Banjir terjadi sejak 5 Desember, lalu meluas dalam waktu selama seminggu di pesisir Utara dan Timur (Serambi, 6/12/2020). Puncak banjir terjadi pada 8-9 Desember (Serambi, 9/12/2020). Namun sejumlah wilayah kembali merasakan banjir pada 12 Desember (Serambi, 13/12/2020).
Dari sejumlah berita yang saya kutip, selalu ada bantuan dan kunjungan. Termasuk pada pejabat dan para istri, datang silih berganti ke lokasi-lokasi banjir. Belum lagi muncul banyak pihak yang mengumpulkan bantuan untuk para korban.
Saya kira sebuah empati dan simpati yang patut dicontoh. Ada teman saya yang sengaja datang ke lokasi banjir membawa bantuan menurut kemampuannya. Ia bergumul dengan air banjir, berbasah-basah, demi mencapai korban banjir, yang menurutnya, kondisi juga dalam kondisi basah berhari-hari.
Alasan teman saya sangat sederhana dan manusiawi. Beliau ingin merasakan bagaimana menderitanya orang-orang ketika berada pada posisi korban banjir. Untuk hal ini, saya tidak bisa membayangkan bagaimana derita sesungguhnya.

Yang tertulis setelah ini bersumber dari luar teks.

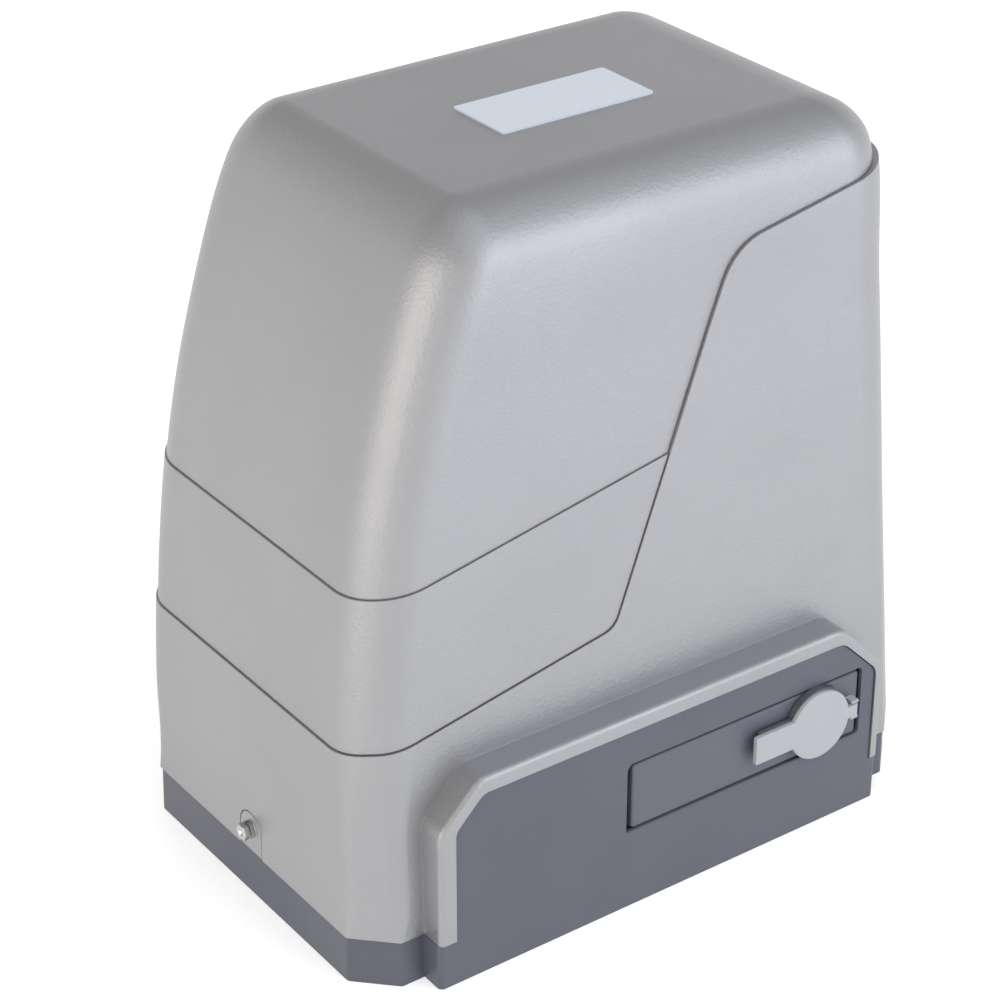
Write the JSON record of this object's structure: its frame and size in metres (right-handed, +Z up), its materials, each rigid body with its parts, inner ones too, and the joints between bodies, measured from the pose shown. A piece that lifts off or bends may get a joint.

Derita dari banjir, juga sering saya dengar dari ibu saya di kampung. Kebetulan rumah kami yang dekat dengan sungai, sudah terbiasa dengan kondisi banjir. Setiap awan hitam terlihat di pucuk sungai, warga sudah terbiasa untuk bersiap-siap. Tidak ada lagi gugatan, walau kerap terdengar keluhan. Walau kita tahu bahwa di pucuk sana, ada hutan yang sudah dibabat habis.